Though CT Insider is technically a local news outlet, its pedigree is anything but. The paper is owned by Hearst Media, a company which over the past 20 years has come to dominate “local” Connecticut media by acquiring newspapers such as the Stamford Advocate, New Haven Register, and the Journal Inquirer. The Hearst media empire was founded by Nazi sympathizer William Randolph Hearst, who famously commissioned and published op-eds written by Adolf Hitler and Hermann Göring, even traveling to Berlin to interview Hitler himself. 90 years later, the whitewashing of police violence and apparent deafness to the role of corporations in an industrialized prison system by one of Hearst’s CT outlets would have made William Randolph Hearst proud. 

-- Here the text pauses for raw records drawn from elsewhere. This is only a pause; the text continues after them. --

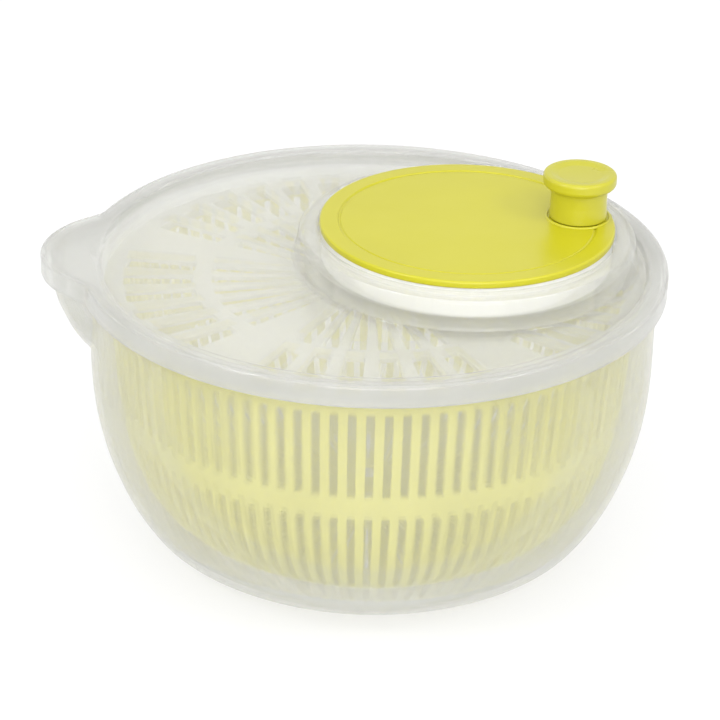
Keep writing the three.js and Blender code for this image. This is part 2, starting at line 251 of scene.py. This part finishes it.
def plastic(name, light, dark, rough, alpha=1.0, grain=900.0, bump=0.05, coat=0.0, sss=0.0, cloud=35.0,
            spec=0.5, flow=0.0, rough_var=0.08, fine=2600.0, trans=0.0, ior=1.49, rim=None, rim_trans=0.35):
    """Moulded plastic: cloudy colour variation from uneven wall density, a satin spark-eroded grain,
    faint flow marks and a slightly varying gloss."""
    m = bpy.data.materials.new(name)
    m.use_nodes = True
    nt = m.node_tree; N = nt.nodes; Lk = nt.links
    b = N["Principled BSDF"]
    tc = N.new("ShaderNodeTexCoord")
    n1 = N.new("ShaderNodeTexNoise"); n1.inputs["Scale"].default_value = cloud; n1.inputs["Detail"].default_value = 4
    n1.inputs["Roughness"].default_value = 0.55
    Lk.new(tc.outputs["Object"], n1.inputs["Vector"])
    cr = N.new("ShaderNodeValToRGB")
    cr.color_ramp.elements[0].position = 0.3; cr.color_ramp.elements[0].color = dark
    cr.color_ramp.elements[1].position = 0.7; cr.color_ramp.elements[1].color = light
    Lk.new(n1.outputs["Fac"], cr.inputs["Fac"])
    Lk.new(cr.outputs["Color"], b.inputs["Base Color"])
    n2 = N.new("ShaderNodeTexNoise"); n2.inputs["Scale"].default_value = grain; n2.inputs["Detail"].default_value = 3
    Lk.new(tc.outputs["Object"], n2.inputs["Vector"])
    mr = N.new("ShaderNodeMapRange")
    mr.inputs["To Min"].default_value = max(0.02, rough - rough_var)
    mr.inputs["To Max"].default_value = min(1.0, rough + rough_var)
    n3 = N.new("ShaderNodeTexNoise"); n3.inputs["Scale"].default_value = 60; n3.inputs["Detail"].default_value = 5
    Lk.new(tc.outputs["Object"], n3.inputs["Vector"])
    Lk.new(n3.outputs["Fac"], mr.inputs["Value"])
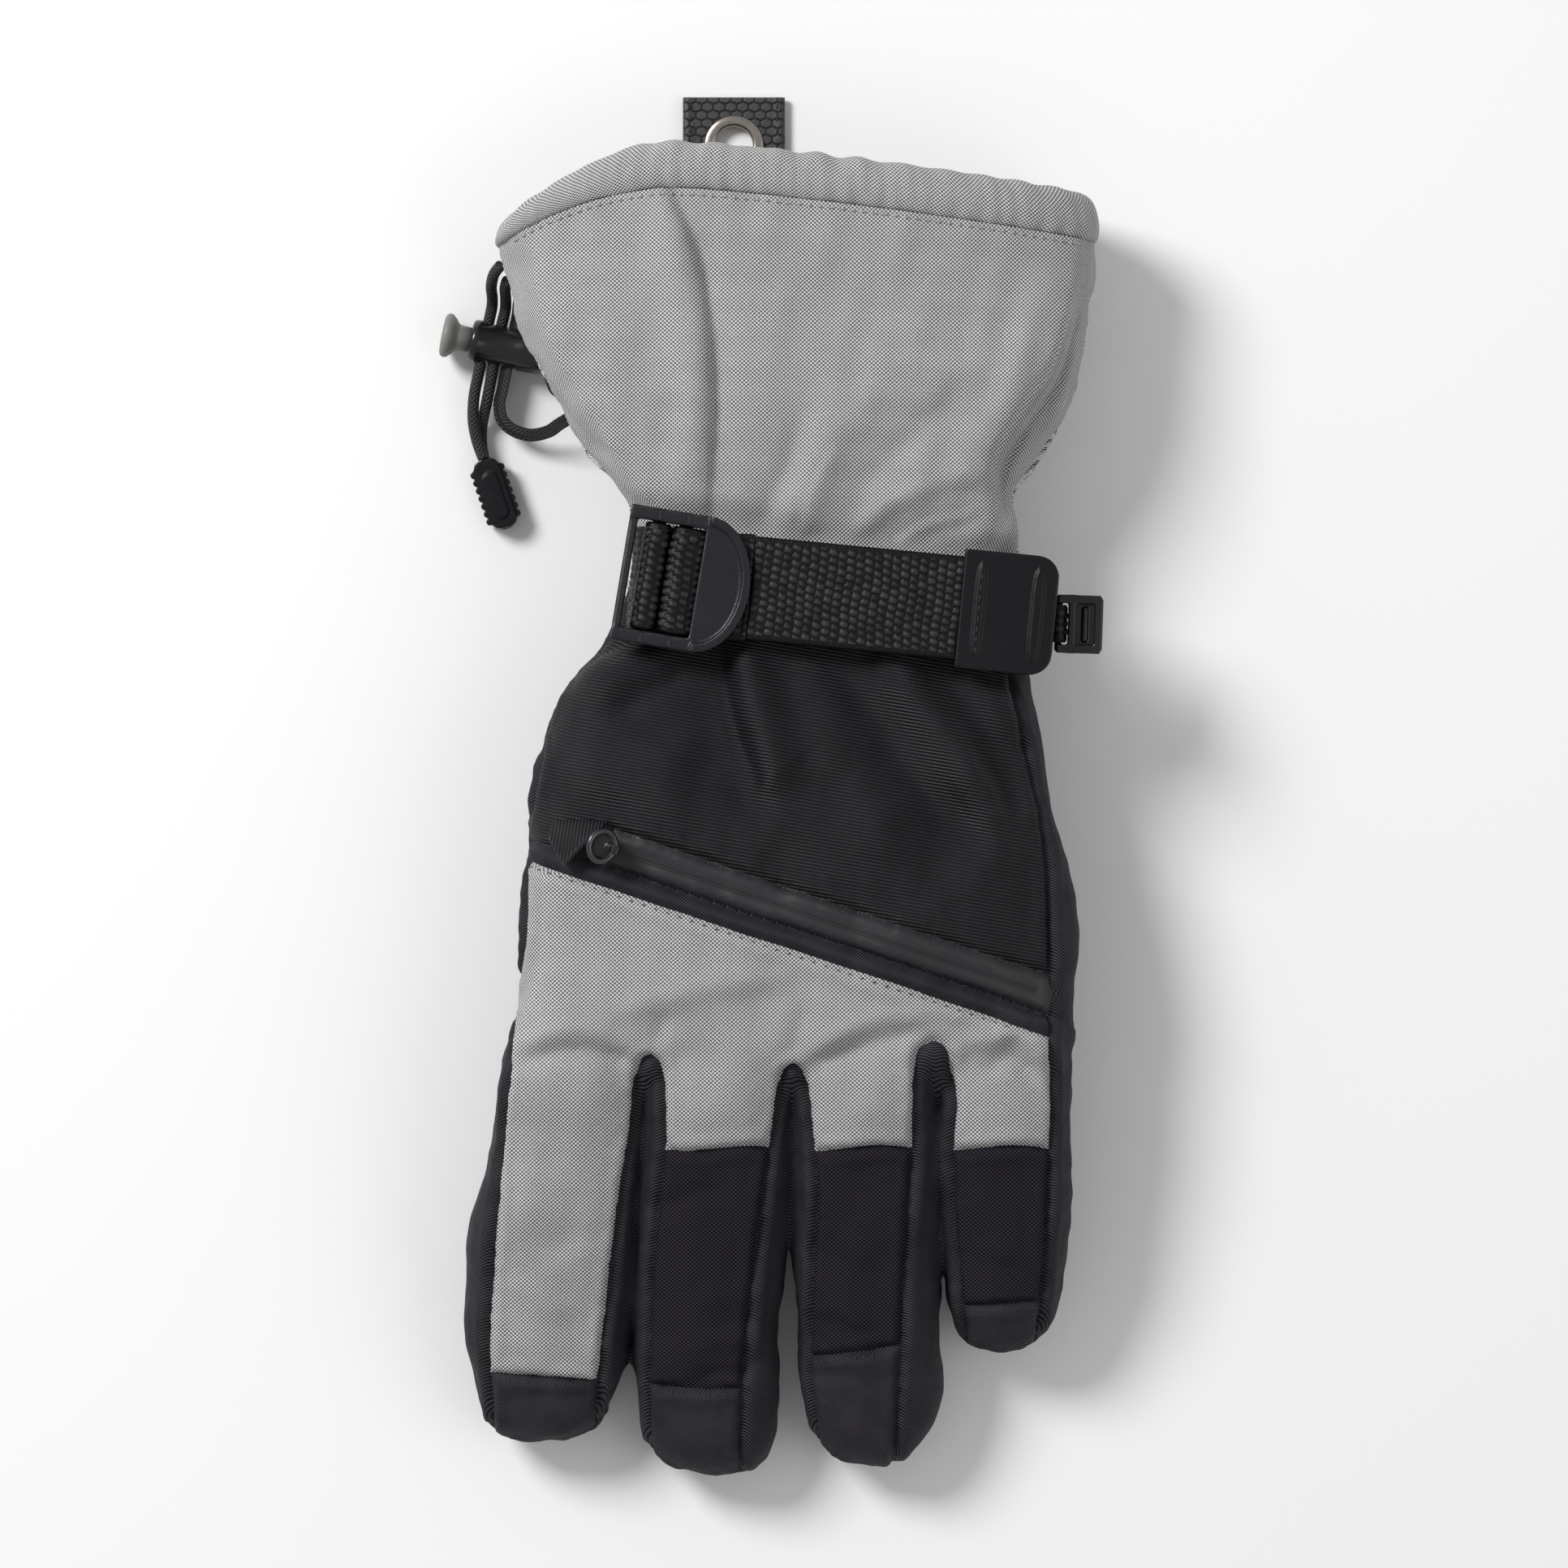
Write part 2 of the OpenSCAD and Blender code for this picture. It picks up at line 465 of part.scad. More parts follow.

Nevertheless, the action on June 3 was a resounding success. It was well planned and executed, and another step in the long road toward abolishing ICE. The messaging was explicit in not only representing the suffering inflicted on our neighbors, but the root cause that capital formations play in the process as well. Without being confronted by the economics of mass surveillance and immigrant detention, one can easily be fooled by the statement, “Every U.S. House and U.S. Senate member from Connecticut has decried ICE tactics loudly.” However, if someone knows Murphy or Blumenthal take money from Palantir, they can surmise that both are only interested in curbing the rogue DHS agency enough to satiate the public while quietly ensuring that DHS is able to continue giving new contracts to Palantir.